The NTC campus has evolved piece-meal as interest in tennis has grown, and the ad hoc quality of its development is very much observable on the ground. Much of what we see today at the site was conceived, if not actually built, in the 1970s. That era, as all New Yorkers know, was a very different and difficult time for the city and was not a high point for design or architecture.

Arthur Ashe Stadium interior

Arthur Ashe Stadium interior

From an architectural perspective, there have been three ways in which architects have tended to design sports arenas in recent years. They can be high-concept works of art like Alberto Siza’s Sports Center Llobregat in Barcelona, or, closer to home, the Barclays Center in Brooklyn. Or they can be historicist reenactments of classic stadiums.
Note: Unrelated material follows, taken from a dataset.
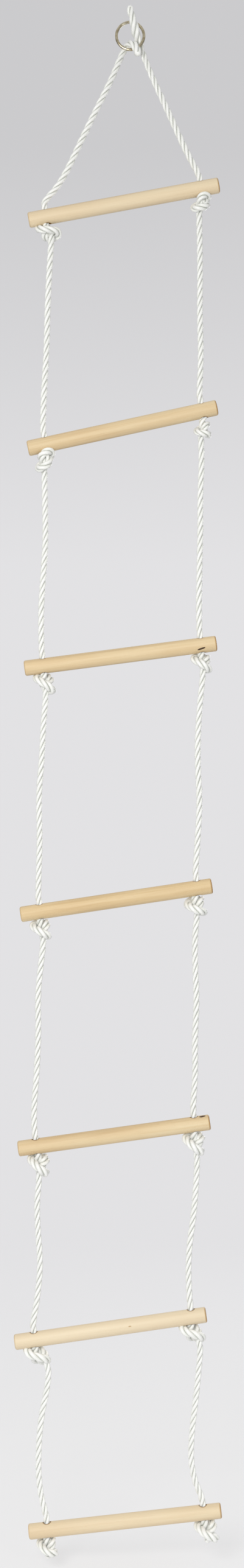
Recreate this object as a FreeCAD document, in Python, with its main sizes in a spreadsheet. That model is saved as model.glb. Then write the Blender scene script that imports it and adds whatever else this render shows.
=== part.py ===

This is a particularly American preoccupation and is very much the inspiration behind Citi Field and the new Yankee Stadium, both of which opened in 2009. And then there are those purely functional stadiums that are really more a matter of engineering than of architecture. Such is the case with the four stadiums at the US Open complex. The largest of these is the Arthur Ashe Stadium, which dates back to 1997. It is a mass of concrete, cinder blocks and external pylons and trusses — the very definition of a utilitarian structure, with nothing, or next to nothing, that even in the most charitable assessment could be interpreted as an ornament or something striving for beauty.

Under the stewardship of Rossetti, the cramped grounds will surely be given a touch of class and grace, and that impression will be enhanced by the fuller integration of the tennis complex with the rest of Flushing Meadows Corona Park. But there is only so much that can be done with the project given its humble origins. This may be for the best. Would the public that frequents the US Open or uses the courts notice or care if the place was more high-concept? I honestly doubt it.

It should be noted that underneath the remade campus lie the ash heaps that preceded the stadiums and the grounds of both world’s fairs. One was an inglorious remnant of the industrial revolution, the other its glorification, but both make their presence known by the fact — perceptible only to the architects and engineers — that the structures built over them are sinking half an inch per year into the soft and yielding subsoil. In a perfect world, a much-needed stadium upgrade would not be incompatible with more interesting architecture — and the complex’s owners could certainly have opted for something a little flashier — but in the end, a utilitarian renovation will carry the complex competently into the future.